→ WORK TO BE COMPLETED
Print verbatim the opening line of the material and every subsequent line through the one containing "tone = (np.arange(yarns)".
____ MATERIAL FOR THE TASK
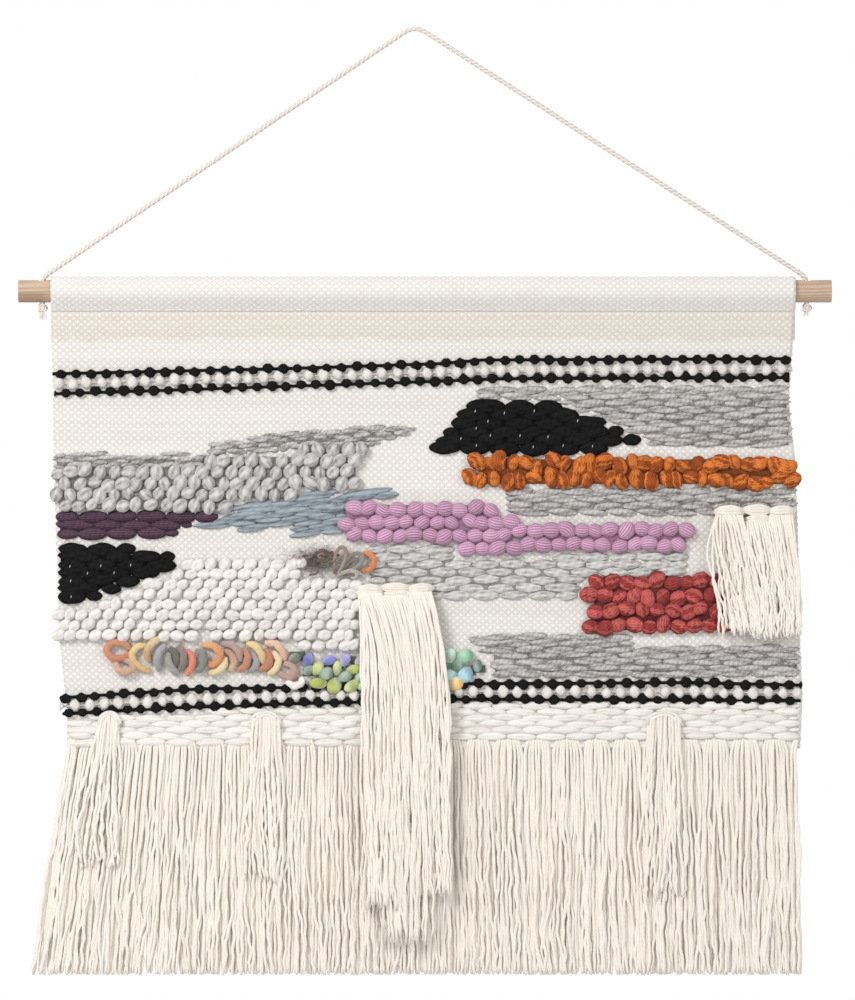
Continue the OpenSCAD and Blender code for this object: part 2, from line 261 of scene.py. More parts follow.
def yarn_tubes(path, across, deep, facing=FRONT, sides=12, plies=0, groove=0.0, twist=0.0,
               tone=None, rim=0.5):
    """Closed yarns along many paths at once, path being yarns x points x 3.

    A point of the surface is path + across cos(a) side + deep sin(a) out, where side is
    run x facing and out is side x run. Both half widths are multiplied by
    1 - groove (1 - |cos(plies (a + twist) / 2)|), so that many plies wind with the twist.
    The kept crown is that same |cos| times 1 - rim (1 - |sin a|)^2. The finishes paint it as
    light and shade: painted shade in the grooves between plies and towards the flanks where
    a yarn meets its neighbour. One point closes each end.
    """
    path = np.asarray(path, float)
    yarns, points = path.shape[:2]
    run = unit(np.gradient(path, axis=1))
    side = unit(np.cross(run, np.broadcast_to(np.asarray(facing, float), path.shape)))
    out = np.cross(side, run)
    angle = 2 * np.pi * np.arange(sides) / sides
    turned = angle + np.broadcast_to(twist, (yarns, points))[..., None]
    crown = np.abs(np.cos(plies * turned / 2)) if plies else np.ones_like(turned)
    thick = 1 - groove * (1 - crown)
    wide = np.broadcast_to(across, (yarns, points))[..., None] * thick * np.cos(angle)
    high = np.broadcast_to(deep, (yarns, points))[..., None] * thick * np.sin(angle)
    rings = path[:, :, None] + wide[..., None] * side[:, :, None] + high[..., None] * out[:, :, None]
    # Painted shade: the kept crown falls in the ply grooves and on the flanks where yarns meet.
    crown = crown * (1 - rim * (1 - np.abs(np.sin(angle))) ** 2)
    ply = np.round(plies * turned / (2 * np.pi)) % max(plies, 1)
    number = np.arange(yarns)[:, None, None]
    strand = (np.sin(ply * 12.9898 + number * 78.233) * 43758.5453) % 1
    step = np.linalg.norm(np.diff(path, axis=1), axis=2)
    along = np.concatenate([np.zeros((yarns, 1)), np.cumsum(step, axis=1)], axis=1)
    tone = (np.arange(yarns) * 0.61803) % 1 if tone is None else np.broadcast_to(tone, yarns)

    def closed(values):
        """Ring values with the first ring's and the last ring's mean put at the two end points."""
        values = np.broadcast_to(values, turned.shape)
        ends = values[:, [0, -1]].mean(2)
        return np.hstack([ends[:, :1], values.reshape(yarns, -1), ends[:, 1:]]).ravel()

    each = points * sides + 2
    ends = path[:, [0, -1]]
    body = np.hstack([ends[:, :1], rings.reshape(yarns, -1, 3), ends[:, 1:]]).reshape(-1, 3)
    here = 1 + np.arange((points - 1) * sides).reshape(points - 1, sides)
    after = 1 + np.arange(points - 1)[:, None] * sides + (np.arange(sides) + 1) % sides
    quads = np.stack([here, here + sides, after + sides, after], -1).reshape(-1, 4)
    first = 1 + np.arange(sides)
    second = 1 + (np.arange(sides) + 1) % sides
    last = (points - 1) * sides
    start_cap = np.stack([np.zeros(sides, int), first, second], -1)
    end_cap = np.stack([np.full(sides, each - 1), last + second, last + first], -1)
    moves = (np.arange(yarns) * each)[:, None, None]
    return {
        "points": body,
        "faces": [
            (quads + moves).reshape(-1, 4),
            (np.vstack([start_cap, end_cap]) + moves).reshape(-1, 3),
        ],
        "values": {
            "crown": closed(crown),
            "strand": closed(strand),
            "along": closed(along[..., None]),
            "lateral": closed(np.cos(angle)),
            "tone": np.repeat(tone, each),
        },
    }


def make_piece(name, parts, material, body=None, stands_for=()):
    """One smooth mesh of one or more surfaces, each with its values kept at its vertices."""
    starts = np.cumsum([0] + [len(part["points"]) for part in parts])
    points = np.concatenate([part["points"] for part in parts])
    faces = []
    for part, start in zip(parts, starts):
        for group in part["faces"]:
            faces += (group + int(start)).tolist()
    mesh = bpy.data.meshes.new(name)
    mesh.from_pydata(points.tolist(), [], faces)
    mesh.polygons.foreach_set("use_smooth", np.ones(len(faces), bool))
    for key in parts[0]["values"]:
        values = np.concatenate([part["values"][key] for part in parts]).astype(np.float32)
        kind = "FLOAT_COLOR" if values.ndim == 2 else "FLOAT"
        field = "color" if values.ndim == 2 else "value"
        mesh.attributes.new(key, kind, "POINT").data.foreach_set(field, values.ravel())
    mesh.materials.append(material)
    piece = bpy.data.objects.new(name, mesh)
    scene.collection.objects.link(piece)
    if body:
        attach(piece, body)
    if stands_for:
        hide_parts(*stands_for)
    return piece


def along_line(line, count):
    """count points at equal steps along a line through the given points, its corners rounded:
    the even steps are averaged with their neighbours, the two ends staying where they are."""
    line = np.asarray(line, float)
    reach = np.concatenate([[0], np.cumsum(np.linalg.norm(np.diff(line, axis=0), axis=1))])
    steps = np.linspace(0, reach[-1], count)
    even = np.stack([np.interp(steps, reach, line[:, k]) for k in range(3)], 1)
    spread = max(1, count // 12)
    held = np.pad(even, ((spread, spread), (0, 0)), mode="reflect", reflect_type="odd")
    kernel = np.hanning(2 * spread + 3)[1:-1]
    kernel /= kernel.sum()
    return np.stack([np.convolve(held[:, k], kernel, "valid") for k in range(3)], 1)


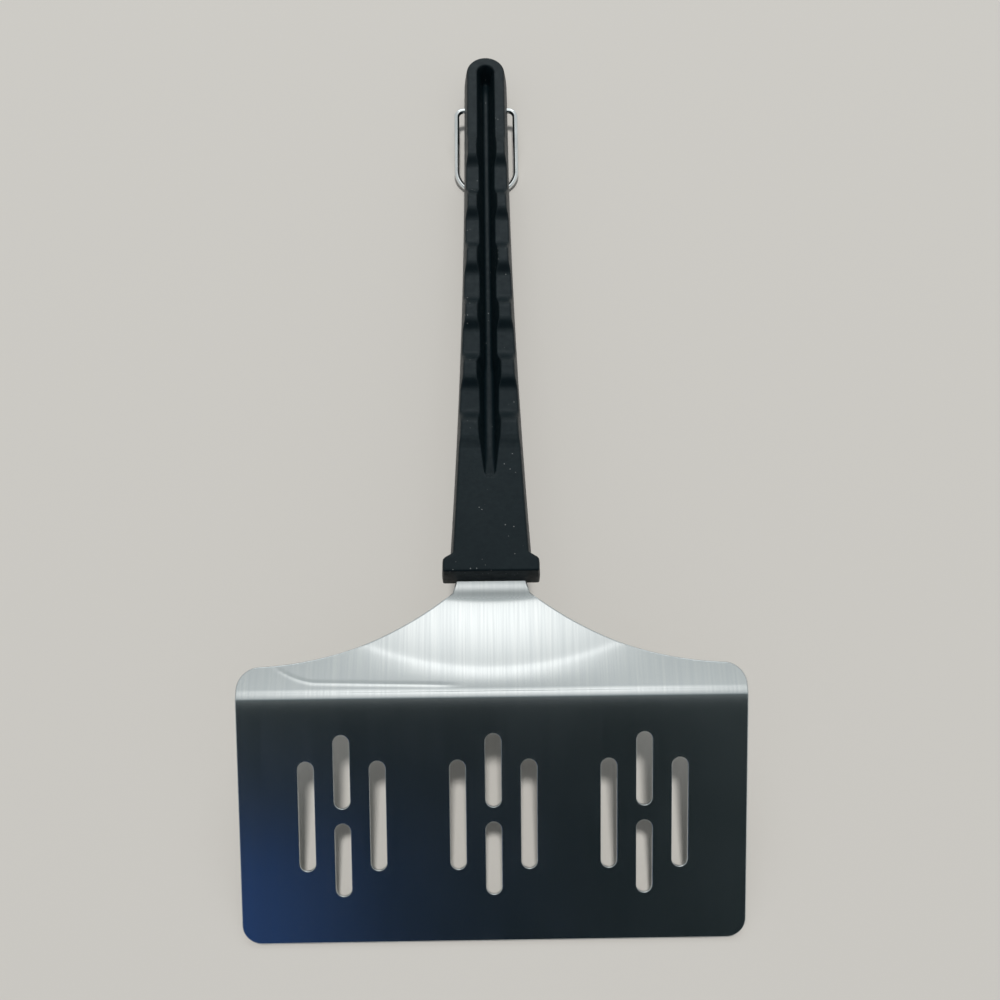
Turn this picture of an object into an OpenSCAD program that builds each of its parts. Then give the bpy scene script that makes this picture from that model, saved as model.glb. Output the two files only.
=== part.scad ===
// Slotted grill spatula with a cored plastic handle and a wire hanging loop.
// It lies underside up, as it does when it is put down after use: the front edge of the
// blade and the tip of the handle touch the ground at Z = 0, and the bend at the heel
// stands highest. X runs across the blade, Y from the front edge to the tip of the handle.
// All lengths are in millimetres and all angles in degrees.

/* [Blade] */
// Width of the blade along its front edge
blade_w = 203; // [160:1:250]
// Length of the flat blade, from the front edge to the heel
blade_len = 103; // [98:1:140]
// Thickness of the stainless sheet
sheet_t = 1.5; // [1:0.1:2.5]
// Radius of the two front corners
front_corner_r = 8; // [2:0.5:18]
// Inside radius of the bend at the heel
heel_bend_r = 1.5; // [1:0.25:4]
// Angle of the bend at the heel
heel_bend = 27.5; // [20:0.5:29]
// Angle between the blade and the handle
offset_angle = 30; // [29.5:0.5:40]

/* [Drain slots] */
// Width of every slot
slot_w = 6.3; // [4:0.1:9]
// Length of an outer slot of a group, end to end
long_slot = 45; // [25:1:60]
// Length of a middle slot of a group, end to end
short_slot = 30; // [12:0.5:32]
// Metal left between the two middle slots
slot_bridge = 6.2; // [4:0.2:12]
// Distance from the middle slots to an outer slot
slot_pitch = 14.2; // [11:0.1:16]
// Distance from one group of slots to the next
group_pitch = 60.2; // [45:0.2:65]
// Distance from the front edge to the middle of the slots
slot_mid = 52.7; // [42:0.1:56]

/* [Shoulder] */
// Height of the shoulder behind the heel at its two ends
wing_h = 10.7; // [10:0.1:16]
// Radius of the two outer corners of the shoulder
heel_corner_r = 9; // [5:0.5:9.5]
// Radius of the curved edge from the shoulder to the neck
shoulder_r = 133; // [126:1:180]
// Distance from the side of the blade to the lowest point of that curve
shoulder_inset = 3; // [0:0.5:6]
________
→ OUTPUT
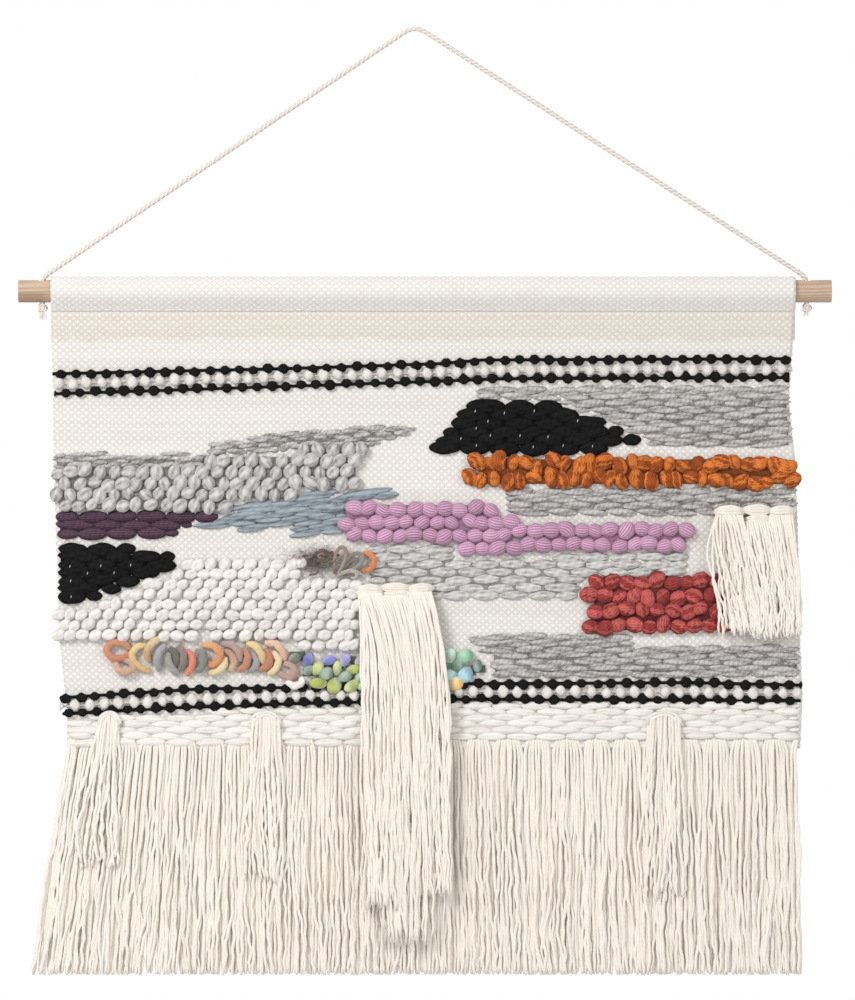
Continue the OpenSCAD and Blender code for this object: part 2, from line 261 of scene.py. More parts follow.
def yarn_tubes(path, across, deep, facing=FRONT, sides=12, plies=0, groove=0.0, twist=0.0,
               tone=None, rim=0.5):
    """Closed yarns along many paths at once, path being yarns x points x 3.

    A point of the surface is path + across cos(a) side + deep sin(a) out, where side is
    run x facing and out is side x run. Both half widths are multiplied by
    1 - groove (1 - |cos(plies (a + twist) / 2)|), so that many plies wind with the twist.
    The kept crown is that same |cos| times 1 - rim (1 - |sin a|)^2. The finishes paint it as
    light and shade: painted shade in the grooves between plies and towards the flanks where
    a yarn meets its neighbour. One point closes each end.
    """
    path = np.asarray(path, float)
    yarns, points = path.shape[:2]
    run = unit(np.gradient(path, axis=1))
    side = unit(np.cross(run, np.broadcast_to(np.asarray(facing, float), path.shape)))
    out = np.cross(side, run)
    angle = 2 * np.pi * np.arange(sides) / sides
    turned = angle + np.broadcast_to(twist, (yarns, points))[..., None]
    crown = np.abs(np.cos(plies * turned / 2)) if plies else np.ones_like(turned)
    thick = 1 - groove * (1 - crown)
    wide = np.broadcast_to(across, (yarns, points))[..., None] * thick * np.cos(angle)
    high = np.broadcast_to(deep, (yarns, points))[..., None] * thick * np.sin(angle)
    rings = path[:, :, None] + wide[..., None] * side[:, :, None] + high[..., None] * out[:, :, None]
    # Painted shade: the kept crown falls in the ply grooves and on the flanks where yarns meet.
    crown = crown * (1 - rim * (1 - np.abs(np.sin(angle))) ** 2)
    ply = np.round(plies * turned / (2 * np.pi)) % max(plies, 1)
    number = np.arange(yarns)[:, None, None]
    strand = (np.sin(ply * 12.9898 + number * 78.233) * 43758.5453) % 1
    step = np.linalg.norm(np.diff(path, axis=1), axis=2)
    along = np.concatenate([np.zeros((yarns, 1)), np.cumsum(step, axis=1)], axis=1)
    tone = (np.arange(yarns) * 0.61803) % 1 if tone is None else np.broadcast_to(tone, yarns)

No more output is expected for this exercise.